Before lecture read/watch:

  1. Babeli, et al - "Extimacy- The Other in Me" 2pp.

  2. Marche, Stephen - "The Crisis of Intimacy in the Age of Digital Connectivity" 12pp. [Optional reading, but very helpful for papers on extimacy]

  3. n.a. - "Extimacy/ When Intimate Information is Made Public" 1p.

  4. O'Connor, Sinead - August 4, 2017 Facebook Livestream


close reading Surveillance essay

Throughout this module, we have closely examined particular visual media texts (ie. Citizenfour, the Cooper birdwatching video, selected selfies)) from our contemporary cultural moment in order to discover how details of the composition, the subject(s) and their presentation, the circulation and/or the reception of the text reveal the interplay between surveillance and intimacy that structures our contemporary digital media landscape, discussed in our course readings. Now it's your turn to choose a visual text (can be a film,a tik tok or other social media posting,an artwork, an advertisement, a meme, etc) and write a close reading essay that does the following:

  1. Describes the chosen object/image/text well enough that reader does not have to be familiar with it to understand your essay

  2. Uses details (no detail is too small!) from the text itself as evidence of how the text explores, reflects, and/or negotiates specific conflicts, concerns, and dynamics of contemporary surveillance culture. One way to think of this is as a detailed accounting of something small enough to unpack.

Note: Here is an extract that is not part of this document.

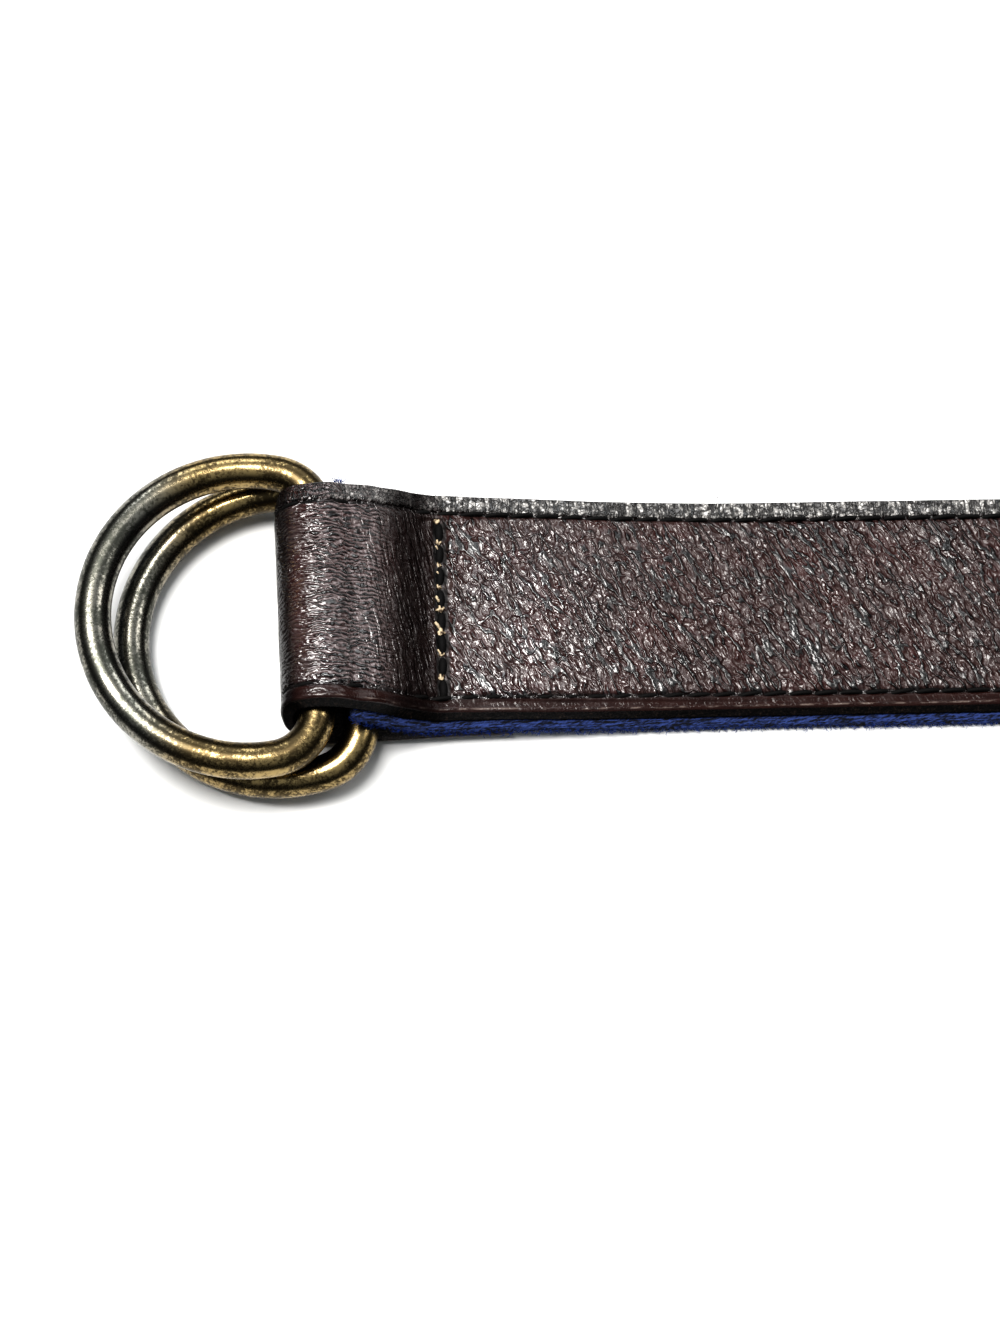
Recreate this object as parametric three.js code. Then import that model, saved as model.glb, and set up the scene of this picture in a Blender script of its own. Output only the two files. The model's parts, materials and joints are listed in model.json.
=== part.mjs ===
// The ring end of a leather belt: a strap folded round two D-shaped rings of brass wire.
// Millimetres, +Z up. The strap runs along +X, the rings lie to the left, at -X.
// The origin is under the cross row of stitches, on the flat underside of the returned leather.

import * as THREE from 'three';

// Strap
const strapWidth = 32.2;
const leatherThickness = 1.7;
const webbingThickness = 1.4;
const webbingOverhang = 0.7;
const doubledOverhang = 0.4;
const layerGap = 0.3;
const webbingStandoff = 1.7;

// Lengths along the strap, measured from the cross row of stitches
const loopLength = 23.4;
const returnLength = 10;
const strapLength = 95;
const settleLength = 46;
const tipCornerRadius = 7;

// Rings
const wireDiameter = 5.2;
const ringEyeOverStrap = 6.4;
const ringBarOffset = 9.7;
const ringCornerRadius = 7;
const ringGap = 0.3;

// How the rings lie in the loop
const foldRoom = 1.5;
const topRoom = 1.3;
const underBarGap = 0.4;
const barSpacing = 4.2;
const upperBarShift = -2.1;
const lowerBarShift = -2.0;
const upperRingLift = THREE.MathUtils.degToRad(3.4);
const upperRingYaw = 0;
const lowerRingYaw = THREE.MathUtils.degToRad(6.5);

// How the loop lies: its far side is higher and reaches further out than its near side
const loopSlant = 0.001;
const foldSkew = 0.04;
const loopDrift = -0.8;

// Shape of the fold: its widest place as a share of its height, how square it is, and how far
// behind the upper bar the returned part starts to turn up
const foldWaist = 0.52;
const foldRoundness = 0.66;
const foldSetBack = 0.6;

// Shape of the slopes beside the cross row: shares of the loop's length and of the settling
// length where each slope bends, and how much the bend stands above or below the row
const crestShare = 0.62;
const rowApproachShare = 0.36;
const rowApproachRise = 0.9;
const rowLeaveShare = 0.3;
const rowLeaveDrop = 0.35;
const settleShare = 0.55;

// Mesh fineness
const ringSteps = 72;
const wireSides = 12;
const leatherSteps = 96;
const webbingSteps = 72;
const webbingSampling = 4;
const stripsAcross = 3;

const wireRadius = wireDiameter / 2;
const ringArcRadius = (strapWidth + ringEyeOverStrap) / 2 + wireRadius;

// Heights and places that follow from the layers and the wire
const layerStep = leatherThickness / 2 + layerGap + webbingThickness / 2;
const lowerBar = {
  x: -loopLength + leatherThickness + foldRoom + wireRadius + barSpacing,
  y: lowerBarShift,
  z: leatherThickness + underBarGap + wireRadius,
};
const upperBar = { x: lowerBar.x - barSpacing, y: upperBarShift, z: lowerBar.z };
const lowerRingLift = -Math.asin((lowerBar.z - wireRadius) / (ringBarOffset + ringArcRadius));

// The centreline of a ring: a straight bar along Y through the origin, two rounded corners
// and a wide arc that reaches out to -X.
class RingCurve extends THREE.Curve {
  constructor() {
    super();
    const inner = ringArcRadius - ringCornerRadius;
    this.barHalf = Math.sqrt(inner ** 2 - (ringBarOffset - ringCornerRadius) ** 2);
    this.turn = Math.atan2(this.barHalf, ringBarOffset - ringCornerRadius);
    this.lengths = [
      this.barHalf,
      ringCornerRadius * this.turn,
      ringArcRadius * (2 * Math.PI - 2 * this.turn),
      ringCornerRadius * this.turn,
      this.barHalf,
    ];
    this.total = this.lengths.reduce((sum, length) => sum + length, 0);
  }

  getPoint(share, target = new THREE.Vector3()) {
    let rest = (share - Math.floor(share)) * this.total;
    let part = 0;
    while (part < this.lengths.length - 1 && rest > this.lengths[part]) {
      rest -= this.lengths[part];
      part += 1;
    }
    if (part === 0) return target.set(0, rest, 0);
    if (part === 1) return this.corner(rest / ringCornerRadius, 1, target);
    if (part === 2) {
      const angle = this.turn + rest / ringArcRadius;
      return target.set(
        -ringBarOffset + ringArcRadius * Math.cos(angle),
        ringArcRadius * Math.sin(angle),
        0,
      );
    }
    if (part === 3) return this.corner(this.turn - rest / ringCornerRadius, -1, target);
    return target.set(0, -this.barHalf + rest, 0);
  }

  corner(angle, side, target) {
    return target.set(
      -ringCornerRadius + ringCornerRadius * Math.cos(angle),
      side * (this.barHalf + ringCornerRadius * Math.sin(angle)),
      0,
    );
  }
}

const ringCurve = new RingCurve();

function placement(bar, lift, yaw) {
  const turn = new THREE.Euler(0, lift, yaw, 'ZYX');
  const place = new THREE.Vector3(bar.x, bar.y, bar.z);
  return { turn, place };
}

function placedCentreline({ turn, place }, steps) {
  return ringCurve.getSpacedPoints(steps).map((point) => point.applyEuler(turn).add(place));
}

function leastDistance(lineA, lineB) {
  let least = Infinity;
  for (const a of lineA) {
    for (const b of lineB) least = Math.min(least, a.distanceTo(b));
  }
  return least;
}

// The upper ring lies on the lower one: its bar is raised until the two wires are clear.
function raiseUpperRing() {
  const steps = 240;
  const riseStep = 0.05;
  const lower = placedCentreline(placement(lowerBar, lowerRingLift, lowerRingYaw), steps);
  const upper = placedCentreline(placement(upperBar, upperRingLift, upperRingYaw), steps);
  while (leastDistance(lower, upper) < wireDiameter + ringGap) {
    upper.forEach((point) => { point.z += riseStep; });
    upperBar.z += riseStep;
  }
}

raiseUpperRing();

// The middle of the leather, in X and Z, from the end of the returned part, round the fold
// and along the top to the strap's end.
const underMiddle = leatherThickness / 2;
const loopMiddle = upperBar.z + wireRadius + topRoom + leatherThickness / 2;
const rowMiddle = leatherThickness + 2 * layerGap + webbingThickness / 2 + layerStep;
const flatMiddle = webbingThickness / 2 + layerStep;
const foldOut = -loopLength + leatherThickness / 2;
const foldBottom = upperBar.x - foldSetBack;

function flat(x, z) {
  return new THREE.Vector3(x, 0, z);
}

function bend(...points) {
  return new THREE.CubicBezierCurve3(...points.map(([x, z]) => flat(x, z)));
}

function leatherPath() {
  const waist = underMiddle + (loopMiddle - underMiddle) * foldWaist;
  const under = foldBottom + (foldOut - foldBottom) * foldRoundness;
  const over = upperBar.x + (foldOut - upperBar.x) * foldRoundness;
  const down = waist + (underMiddle - waist) * foldRoundness;
  const up = waist + (loopMiddle - waist) * foldRoundness;
  const path = new THREE.CurvePath();
  path.add(new THREE.LineCurve3(flat(returnLength, underMiddle), flat(foldBottom, underMiddle)));
  path.add(bend([foldBottom, underMiddle], [under, underMiddle], [foldOut, down], [foldOut, waist]));
  path.add(bend([foldOut, waist], [foldOut, up], [over, loopMiddle], [upperBar.x, loopMiddle]));
  path.add(bend(
    [upperBar.x, loopMiddle],
    [upperBar.x * crestShare, loopMiddle],
    [upperBar.x * rowApproachShare, rowMiddle + rowApproachRise],
    [0, rowMiddle],
  ));
  path.add(bend(
    [0, rowMiddle],
    [settleLength * rowLeaveShare, rowMiddle - rowLeaveDrop],
    [settleLength * settleShare, flatMiddle],
    [settleLength, flatMiddle],
  ));
  path.add(new THREE.LineCurve3(flat(settleLength, flatMiddle), flat(strapLength, flatMiddle)));
  return path;
}

// Stations along a path, each with its middle point and its normal in the XZ plane. The normal
// points to the grain side of the leather, the outside of the fold.
function stationsAlong(path, steps) {
  return path.getSpacedPoints(steps).map((point, index, points) => {
    const before = points[Math.max(index - 1, 0)];
    const after = points[Math.min(index + 1, points.length - 1)];
    const along = after.clone().sub(before).normalize();
    return { x: point.x, z: point.z, nx: -along.z, nz: along.x };
  });
}

// How much of the loop's slant, skew and drift a place along the strap takes part in.
function loopShare(x) {
  return THREE.MathUtils.smoothstep(-x, -returnLength, -upperBar.x);
}

// Half the width at a place along the strap, with the rounded corners of its far end.
function halfWidthAt(x, overhang) {
  const settled = THREE.MathUtils.smoothstep(x, returnLength, settleLength);
  const half = strapWidth / 2 + overhang + doubledOverhang * (1 - settled);
  const intoTip = x - (strapLength - tipCornerRadius);
  if (intoTip <= 0) return half;
  const inset = tipCornerRadius - Math.sqrt(Math.max(tipCornerRadius ** 2 - intoTip ** 2, 0));
  return half - inset;
}

// A closed strip: a grid of points on each face, joined along its edges and ends.
function strip(stations, thickness, overhang) {
  const across = stripsAcross;
  const positions = [];
  const faces = [];
  const perStation = 2 * (across + 1);
  for (const { x, z, nx, nz } of stations) {
    const share = loopShare(x);
    const half = halfWidthAt(x, overhang);
    for (const side of [1, -1]) {
      for (let step = 0; step <= across; step += 1) {
        const y = half * (2 * step / across - 1) + loopDrift * share;
        const px = x + side * nx * thickness / 2;
        const pz = z + side * nz * thickness / 2;
        positions.push(px - foldSkew * y * share, y, pz * (1 + loopSlant * y * share));
      }
    }
  }
  const quad = (a, b, c, d) => faces.push(a, b, c, a, c, d);
  const outer = (station, step) => station * perStation + step;
  const inner = (station, step) => station * perStation + across + 1 + step;
  const last = stations.length - 1;
  for (let s = 0; s < last; s += 1) {
    for (let k = 0; k < across; k += 1) {
      quad(outer(s, k), outer(s + 1, k), outer(s + 1, k + 1), outer(s, k + 1));
      quad(inner(s, k), inner(s, k + 1), inner(s + 1, k + 1), inner(s + 1, k));
    }
    quad(inner(s, 0), inner(s + 1, 0), outer(s + 1, 0), outer(s, 0));
    quad(outer(s, across), outer(s + 1, across), inner(s + 1, across), inner(s, across));
  }
  for (let k = 0; k < across; k += 1) {
    quad(inner(0, k), outer(0, k), outer(0, k + 1), inner(0, k + 1));
    quad(outer(last, k), inner(last, k), inner(last, k + 1), outer(last, k + 1));
  }
  const geometry = new THREE.BufferGeometry();
  geometry.setAttribute('position', new THREE.Float32BufferAttribute(positions, 3));
  geometry.setIndex(faces);
  geometry.computeVertexNormals();
  return geometry;
}

function leatherStrap() {
  const stations = stationsAlong(leatherPath(), leatherSteps);
  const material = new THREE.MeshStandardMaterial({ color: 0x46302c, roughness: 0.45 });
  const mesh = new THREE.Mesh(strip(stations, leatherThickness, 0), material);
  mesh.name = 'leather_strap';
  return mesh;
}

// The webbing lies under the top leather and stops just short of the upper ring's bar.
function webbingBacking() {
  const start = upperBar.x + wireRadius + webbingStandoff;
  const leather = stationsAlong(leatherPath(), webbingSteps * webbingSampling);
  const top = leather.filter(({ x, z }) => z > leatherThickness && x > start);
  const every = Math.ceil(top.length / webbingSteps);
  const kept = top.filter((_, index) => index % every === 0 || index === top.length - 1);
  const stations = kept.map(({ x, z, nx, nz }) => (
    { x: x - nx * layerStep, z: z - nz * layerStep, nx, nz }
  ));
  const material = new THREE.MeshStandardMaterial({ color: 0x1c2c78, roughness: 0.95 });
  const mesh = new THREE.Mesh(strip(stations, webbingThickness, webbingOverhang), material);
  mesh.name = 'webbing_backing';
  return mesh;
}

function ring(name, bar, lift, yaw) {
  const geometry = new THREE.TubeGeometry(ringCurve, ringSteps, wireRadius, wireSides, true);
  const material = new THREE.MeshStandardMaterial({ color: 0x9a7b45, roughness: 0.3, metalness: 1 });
  const mesh = new THREE.Mesh(geometry, material);
  const { turn, place } = placement(bar, lift, yaw);
  mesh.rotation.copy(turn);
  mesh.position.copy(place);
  mesh.name = name;
  return mesh;
}

const belt = new THREE.Group();
belt.add(leatherStrap());
belt.add(webbingBacking());
belt.add(ring('upper_ring', upperBar, upperRingLift, upperRingYaw));
belt.add(ring('lower_ring', lowerBar, lowerRingLift, lowerRingYaw));

export default belt;
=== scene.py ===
# %% [markdown]
# This scene dresses the ring end of a leather belt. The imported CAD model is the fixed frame: it
# gives every place and size, and the detailed pieces made here stand for its plain solids.
# Blender works in metres. The strap is laid out in millimetres first, because every size of a belt
# is a few millimetres, and it is scaled once, when a mesh is made.

# %% Load the frame
import json
import math

import bpy
import numpy as np
from mathutils import Matrix, Vector


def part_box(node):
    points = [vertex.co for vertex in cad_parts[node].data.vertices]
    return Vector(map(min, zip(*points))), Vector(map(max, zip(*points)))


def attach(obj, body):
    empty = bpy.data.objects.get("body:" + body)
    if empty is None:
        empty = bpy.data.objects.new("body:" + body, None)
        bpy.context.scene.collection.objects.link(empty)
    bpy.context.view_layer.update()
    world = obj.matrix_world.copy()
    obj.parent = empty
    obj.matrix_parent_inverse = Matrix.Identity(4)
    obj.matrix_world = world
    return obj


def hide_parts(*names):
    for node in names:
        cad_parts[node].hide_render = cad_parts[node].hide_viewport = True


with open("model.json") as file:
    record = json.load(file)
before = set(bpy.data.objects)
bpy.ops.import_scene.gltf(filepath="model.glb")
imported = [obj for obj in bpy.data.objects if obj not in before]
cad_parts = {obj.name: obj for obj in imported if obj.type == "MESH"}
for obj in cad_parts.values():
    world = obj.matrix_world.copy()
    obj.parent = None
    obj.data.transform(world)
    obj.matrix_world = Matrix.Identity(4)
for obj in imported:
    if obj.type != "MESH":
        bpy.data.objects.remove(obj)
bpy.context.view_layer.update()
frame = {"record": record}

MM = 0.001
joints = {joint["name"]: joint for joint in frame["record"]["behaviour"]["joints"]}

# %% [markdown]
# The camera stands where the photograph was taken from: almost above the belt, a little to its
# near side, with the frame turned a few degrees so that the strap runs slightly downhill. Its
# place could be found by eye, but a lens, a distance and three angles say it exactly.

# %% Camera
camera_elevation = math.radians(71.09)
camera_azimuth = math.radians(4.34)
camera_roll = math.radians(3.09)
camera_distance = 336.0
camera_right_of_row = 8.96
camera_below_row = 6.03
camera_lens = 61.96


def camera_axes():
    """Right, up and ahead of the unrolled camera, as the photograph was taken."""
    sin_e, cos_e = math.sin(camera_elevation), math.cos(camera_elevation)
    sin_a, cos_a = math.sin(camera_azimuth), math.cos(camera_azimuth)
    right = Vector((cos_a, -sin_a, 0))
    up = Vector((sin_e * sin_a, sin_e * cos_a, cos_e))
    ahead = Vector((cos_e * sin_a, cos_e * cos_a, -sin_e))
    return right, up, ahead


def put(name, data):
    """A new object in the scene, which shows a mesh, a lamp or a camera."""
    obj = bpy.data.objects.new(name, data)
    bpy.context.scene.collection.objects.link(obj)
    return obj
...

  3. Makes use of at least two readings from the module to explain and support the specific ideas around surveillance and intimacy you are discussing through your chosen object/image/text.


Your essay should be between 750 and 1,000 words and contain an MLA works cited page with at least two texts we've read in class, as well as proper citation of the visual media text you have chosen.